You were in Bosnia after the war. Tell us how your music worked its healing powers.

In Bosnia the power of certain rhythms played a very strong part in bringing a state of peace and calm in the participants of my workshops. Using meditation and relaxation exercises in combination with drumming, I used to be able to find the precise tempo, rhythmic cycle and chant to achieve this healing. I would become a conduit for the universal healing power of cosmic vibration – which is what music is truly about.
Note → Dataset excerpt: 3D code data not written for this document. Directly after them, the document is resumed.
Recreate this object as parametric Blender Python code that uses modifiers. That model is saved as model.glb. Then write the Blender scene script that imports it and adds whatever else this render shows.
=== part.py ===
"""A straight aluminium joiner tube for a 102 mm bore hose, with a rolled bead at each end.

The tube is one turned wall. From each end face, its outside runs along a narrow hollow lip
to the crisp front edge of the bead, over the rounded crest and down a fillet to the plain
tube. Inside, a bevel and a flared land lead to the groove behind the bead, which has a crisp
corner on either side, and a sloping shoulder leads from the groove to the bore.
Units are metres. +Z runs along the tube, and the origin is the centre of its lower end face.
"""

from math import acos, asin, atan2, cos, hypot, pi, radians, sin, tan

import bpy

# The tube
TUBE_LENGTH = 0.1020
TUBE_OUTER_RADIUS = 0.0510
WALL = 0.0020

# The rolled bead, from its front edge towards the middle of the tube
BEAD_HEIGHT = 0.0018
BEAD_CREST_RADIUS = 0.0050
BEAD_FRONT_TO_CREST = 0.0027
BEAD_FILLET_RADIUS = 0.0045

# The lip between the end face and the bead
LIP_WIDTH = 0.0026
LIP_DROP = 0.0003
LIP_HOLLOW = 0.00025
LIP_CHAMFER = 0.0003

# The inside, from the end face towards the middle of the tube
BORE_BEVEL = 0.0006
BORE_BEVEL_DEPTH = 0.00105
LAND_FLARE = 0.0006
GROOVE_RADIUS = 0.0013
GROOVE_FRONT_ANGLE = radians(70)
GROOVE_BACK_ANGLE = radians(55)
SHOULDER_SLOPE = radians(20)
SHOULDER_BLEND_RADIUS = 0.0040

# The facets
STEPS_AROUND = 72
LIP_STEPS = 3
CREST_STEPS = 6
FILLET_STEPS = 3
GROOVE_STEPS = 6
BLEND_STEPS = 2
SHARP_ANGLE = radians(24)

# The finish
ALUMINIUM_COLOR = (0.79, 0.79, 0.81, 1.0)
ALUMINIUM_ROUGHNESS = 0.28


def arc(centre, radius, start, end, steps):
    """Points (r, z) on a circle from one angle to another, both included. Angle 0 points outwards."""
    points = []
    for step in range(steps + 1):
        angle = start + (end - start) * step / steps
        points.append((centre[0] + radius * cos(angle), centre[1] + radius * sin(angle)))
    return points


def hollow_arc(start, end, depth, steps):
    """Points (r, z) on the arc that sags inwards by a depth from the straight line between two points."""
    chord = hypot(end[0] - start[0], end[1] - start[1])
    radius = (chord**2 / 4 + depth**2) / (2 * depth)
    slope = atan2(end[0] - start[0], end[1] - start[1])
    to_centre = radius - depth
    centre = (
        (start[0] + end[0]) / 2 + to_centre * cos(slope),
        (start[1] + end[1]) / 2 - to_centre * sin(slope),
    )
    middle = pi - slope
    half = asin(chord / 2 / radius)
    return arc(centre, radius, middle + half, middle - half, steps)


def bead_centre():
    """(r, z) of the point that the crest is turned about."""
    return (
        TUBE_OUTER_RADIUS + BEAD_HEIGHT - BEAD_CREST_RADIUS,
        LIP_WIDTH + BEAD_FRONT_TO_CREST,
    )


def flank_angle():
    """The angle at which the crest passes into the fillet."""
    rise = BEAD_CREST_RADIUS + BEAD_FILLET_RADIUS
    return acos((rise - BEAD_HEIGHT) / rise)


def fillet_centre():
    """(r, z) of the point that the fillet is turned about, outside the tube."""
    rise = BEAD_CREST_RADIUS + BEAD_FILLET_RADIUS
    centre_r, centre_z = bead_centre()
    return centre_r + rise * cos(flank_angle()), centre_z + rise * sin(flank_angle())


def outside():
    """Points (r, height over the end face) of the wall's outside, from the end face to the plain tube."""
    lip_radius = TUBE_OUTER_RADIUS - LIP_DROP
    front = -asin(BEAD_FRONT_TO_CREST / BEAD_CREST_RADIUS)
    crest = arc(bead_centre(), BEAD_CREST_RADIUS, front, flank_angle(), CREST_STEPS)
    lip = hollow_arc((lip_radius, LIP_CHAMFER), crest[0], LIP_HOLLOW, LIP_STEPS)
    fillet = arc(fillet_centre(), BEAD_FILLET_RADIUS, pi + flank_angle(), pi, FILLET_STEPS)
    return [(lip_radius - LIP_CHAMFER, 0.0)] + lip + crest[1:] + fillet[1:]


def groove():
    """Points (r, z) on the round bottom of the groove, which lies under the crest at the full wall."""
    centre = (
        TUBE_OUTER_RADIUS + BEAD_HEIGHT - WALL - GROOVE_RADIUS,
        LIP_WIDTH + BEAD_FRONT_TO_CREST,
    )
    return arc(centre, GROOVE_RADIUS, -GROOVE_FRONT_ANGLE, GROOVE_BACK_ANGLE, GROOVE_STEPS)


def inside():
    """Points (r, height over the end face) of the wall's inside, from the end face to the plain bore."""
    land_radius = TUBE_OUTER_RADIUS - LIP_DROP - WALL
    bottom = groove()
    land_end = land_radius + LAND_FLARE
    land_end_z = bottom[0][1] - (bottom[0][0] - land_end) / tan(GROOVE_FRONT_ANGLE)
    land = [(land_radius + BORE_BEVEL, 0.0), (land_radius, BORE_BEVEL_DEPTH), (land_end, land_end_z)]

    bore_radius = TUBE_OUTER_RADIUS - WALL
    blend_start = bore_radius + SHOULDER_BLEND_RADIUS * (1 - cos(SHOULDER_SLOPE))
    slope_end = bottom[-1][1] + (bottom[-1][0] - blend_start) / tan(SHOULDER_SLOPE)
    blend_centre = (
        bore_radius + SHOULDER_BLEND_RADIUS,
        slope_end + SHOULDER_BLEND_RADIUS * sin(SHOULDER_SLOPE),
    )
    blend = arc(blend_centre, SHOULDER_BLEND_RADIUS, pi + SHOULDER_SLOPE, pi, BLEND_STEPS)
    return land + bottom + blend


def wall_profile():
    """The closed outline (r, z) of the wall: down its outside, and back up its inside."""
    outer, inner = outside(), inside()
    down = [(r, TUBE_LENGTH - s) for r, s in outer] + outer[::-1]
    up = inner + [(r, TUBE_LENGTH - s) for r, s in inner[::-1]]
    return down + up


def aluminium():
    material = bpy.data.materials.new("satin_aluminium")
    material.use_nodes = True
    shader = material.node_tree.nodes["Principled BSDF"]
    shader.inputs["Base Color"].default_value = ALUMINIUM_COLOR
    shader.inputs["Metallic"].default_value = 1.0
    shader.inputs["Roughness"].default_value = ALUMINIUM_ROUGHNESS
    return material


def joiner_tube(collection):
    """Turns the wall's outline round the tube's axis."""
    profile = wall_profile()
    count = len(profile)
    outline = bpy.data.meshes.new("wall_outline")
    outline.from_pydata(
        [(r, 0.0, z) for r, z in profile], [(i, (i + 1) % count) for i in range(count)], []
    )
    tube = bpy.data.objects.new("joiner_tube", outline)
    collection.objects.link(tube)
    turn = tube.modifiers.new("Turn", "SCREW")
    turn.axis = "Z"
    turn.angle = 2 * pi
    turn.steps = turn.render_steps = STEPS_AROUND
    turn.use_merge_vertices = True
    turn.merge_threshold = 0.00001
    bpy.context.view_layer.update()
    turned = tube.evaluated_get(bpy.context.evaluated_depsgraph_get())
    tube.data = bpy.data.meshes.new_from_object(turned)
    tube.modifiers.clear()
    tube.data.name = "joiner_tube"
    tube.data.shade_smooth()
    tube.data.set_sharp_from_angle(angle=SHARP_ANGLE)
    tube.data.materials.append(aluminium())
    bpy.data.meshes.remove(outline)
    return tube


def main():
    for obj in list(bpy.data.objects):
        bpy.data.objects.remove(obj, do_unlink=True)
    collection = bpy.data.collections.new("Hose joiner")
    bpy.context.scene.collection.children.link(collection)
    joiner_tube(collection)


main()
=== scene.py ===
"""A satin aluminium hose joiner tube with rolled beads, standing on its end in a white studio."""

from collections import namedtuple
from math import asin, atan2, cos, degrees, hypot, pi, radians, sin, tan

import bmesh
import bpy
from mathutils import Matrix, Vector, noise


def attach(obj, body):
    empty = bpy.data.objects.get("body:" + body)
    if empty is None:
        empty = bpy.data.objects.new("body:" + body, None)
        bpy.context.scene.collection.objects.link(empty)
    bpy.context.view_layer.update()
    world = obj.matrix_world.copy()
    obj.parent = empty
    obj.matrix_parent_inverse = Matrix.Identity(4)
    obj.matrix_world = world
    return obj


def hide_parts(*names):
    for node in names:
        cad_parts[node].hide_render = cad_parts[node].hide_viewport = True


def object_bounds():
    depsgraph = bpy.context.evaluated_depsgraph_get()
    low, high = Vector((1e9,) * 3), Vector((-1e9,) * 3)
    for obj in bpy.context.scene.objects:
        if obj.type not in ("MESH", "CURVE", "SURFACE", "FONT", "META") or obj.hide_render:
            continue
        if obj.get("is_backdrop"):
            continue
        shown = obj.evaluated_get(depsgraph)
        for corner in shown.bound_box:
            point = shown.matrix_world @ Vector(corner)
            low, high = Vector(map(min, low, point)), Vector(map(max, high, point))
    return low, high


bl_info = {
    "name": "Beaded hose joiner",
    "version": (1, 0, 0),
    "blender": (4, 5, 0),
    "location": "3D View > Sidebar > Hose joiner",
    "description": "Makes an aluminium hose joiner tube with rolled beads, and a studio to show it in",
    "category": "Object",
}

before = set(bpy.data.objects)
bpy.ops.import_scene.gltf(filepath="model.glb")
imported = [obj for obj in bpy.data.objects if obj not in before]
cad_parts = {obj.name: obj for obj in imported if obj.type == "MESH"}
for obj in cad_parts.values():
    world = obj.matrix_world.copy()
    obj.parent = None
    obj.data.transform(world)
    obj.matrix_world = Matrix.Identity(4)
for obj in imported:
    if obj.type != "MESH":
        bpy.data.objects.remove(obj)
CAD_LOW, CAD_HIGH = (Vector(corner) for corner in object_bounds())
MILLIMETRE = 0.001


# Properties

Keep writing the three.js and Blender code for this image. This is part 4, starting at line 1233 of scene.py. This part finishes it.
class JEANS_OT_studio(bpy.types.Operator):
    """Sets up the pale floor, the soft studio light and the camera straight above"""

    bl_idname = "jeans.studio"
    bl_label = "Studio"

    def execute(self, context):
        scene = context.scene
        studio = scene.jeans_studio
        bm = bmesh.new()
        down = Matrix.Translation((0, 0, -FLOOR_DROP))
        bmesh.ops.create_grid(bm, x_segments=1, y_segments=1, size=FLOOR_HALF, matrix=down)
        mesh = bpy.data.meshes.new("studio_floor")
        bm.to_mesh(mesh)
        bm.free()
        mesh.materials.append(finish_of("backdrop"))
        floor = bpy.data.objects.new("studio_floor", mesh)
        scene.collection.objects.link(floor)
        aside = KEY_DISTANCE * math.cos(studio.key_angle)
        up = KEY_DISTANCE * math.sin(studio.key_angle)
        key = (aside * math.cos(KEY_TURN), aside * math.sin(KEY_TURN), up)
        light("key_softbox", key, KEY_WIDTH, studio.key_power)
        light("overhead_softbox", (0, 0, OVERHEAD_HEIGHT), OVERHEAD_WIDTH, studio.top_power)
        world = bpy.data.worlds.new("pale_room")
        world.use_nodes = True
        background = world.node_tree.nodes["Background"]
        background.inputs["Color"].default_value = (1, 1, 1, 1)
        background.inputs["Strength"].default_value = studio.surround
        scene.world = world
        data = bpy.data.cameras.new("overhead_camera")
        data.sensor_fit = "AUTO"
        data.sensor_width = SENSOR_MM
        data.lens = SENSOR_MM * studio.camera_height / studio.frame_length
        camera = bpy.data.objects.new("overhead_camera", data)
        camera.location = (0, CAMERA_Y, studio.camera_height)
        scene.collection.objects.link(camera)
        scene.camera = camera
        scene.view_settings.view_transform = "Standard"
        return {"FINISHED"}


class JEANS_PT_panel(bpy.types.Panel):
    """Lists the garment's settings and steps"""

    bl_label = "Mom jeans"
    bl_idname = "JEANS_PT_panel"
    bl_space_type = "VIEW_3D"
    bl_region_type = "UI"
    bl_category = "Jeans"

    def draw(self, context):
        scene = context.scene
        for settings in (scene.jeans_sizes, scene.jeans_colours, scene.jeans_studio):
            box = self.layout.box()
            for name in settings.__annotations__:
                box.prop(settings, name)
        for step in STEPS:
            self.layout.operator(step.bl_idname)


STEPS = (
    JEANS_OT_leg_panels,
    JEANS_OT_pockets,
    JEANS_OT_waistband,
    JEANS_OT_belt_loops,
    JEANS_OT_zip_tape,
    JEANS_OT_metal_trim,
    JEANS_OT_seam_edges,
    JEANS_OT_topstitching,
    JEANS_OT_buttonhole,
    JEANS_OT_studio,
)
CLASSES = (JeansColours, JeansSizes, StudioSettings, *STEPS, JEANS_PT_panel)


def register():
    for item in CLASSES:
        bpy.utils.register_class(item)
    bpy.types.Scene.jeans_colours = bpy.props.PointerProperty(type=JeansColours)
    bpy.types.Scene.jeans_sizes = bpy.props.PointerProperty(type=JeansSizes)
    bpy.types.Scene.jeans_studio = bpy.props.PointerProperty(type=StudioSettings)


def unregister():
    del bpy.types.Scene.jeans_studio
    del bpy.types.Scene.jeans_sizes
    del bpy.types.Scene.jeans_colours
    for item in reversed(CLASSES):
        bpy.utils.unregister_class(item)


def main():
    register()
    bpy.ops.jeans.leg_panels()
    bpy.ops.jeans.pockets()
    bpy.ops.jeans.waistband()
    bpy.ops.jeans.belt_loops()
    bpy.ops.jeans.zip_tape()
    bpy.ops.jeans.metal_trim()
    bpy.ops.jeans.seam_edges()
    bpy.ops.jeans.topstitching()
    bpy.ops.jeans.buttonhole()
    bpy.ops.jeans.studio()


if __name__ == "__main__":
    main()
Was there music in the womb with you? What is your earliest musical memory?
Yes there is no doubt that there was music in the womb for me. My relationship with my mother testifies to this. We had – and still have, through dreams – a very strong bond of love. She sang to me (and my siblings) from earlier than I can remember. She never once scolded me. She was such a peaceful person. She sang me to sleep and sang me awake in this calm spirit, even on cold mornings when I didn’t want to get out of bed and go to school. To this day my mother still sings some of my most powerful songs to me in dreams. My Big Big Sing hit Fruits Of Our Gifts is one example.

Mum Tulani Eugene
With my mother Eunice Nyameka (meaning “perseverance”) and my daughter Tulani (meaning “Let there be peace”).

Biggest influential person in your life?

My mother is definitely the biggest influence in my life.

You have been involved with a great UK Project, Big Big Sing –tell us about it. Are there plans for it go global?

Big Big Sing (http://www.bigbigsing.org/) is the UK’s biggest singing initiative. It started as a project connected to the recent Commonwealth Games in Glasgow. Its aim is to get everyone in the UK singing. The idea is inspired by the beneficial effects of singing in all its forms. Singing promotes wel-lbeing. It’s as simple as that!

Yes there are plans for the project to go global. I’m already talking with the organisers about taking it to South Africa, where some of the most amazing singing goes on.

We live in such turbulent and angry times, yet you manage to find the beauty all around. What would you say are the qualities that make you this person?

Southwark Splash 5
Southwark Splash creative project The First Kiss Of Dawn inspired by my children’s story The Butterfly’s Wings. Photo by Elizabeth Norden.

My life is very deeply influenced by the foundation of love and the tolerance of difference that my mother taught me. She was coming at this concept from the perspective of a central ethos of our culture called ubuntu. This is what Nelson Mandela and Archbishop Desmond Tutu used to bring about reconciliation in South Africa. This philosophy contains a Nguni expression: “Umuntu ngumuntu ngabantu”, which translates as, “A person is a person through other people”, or “I am because you are”.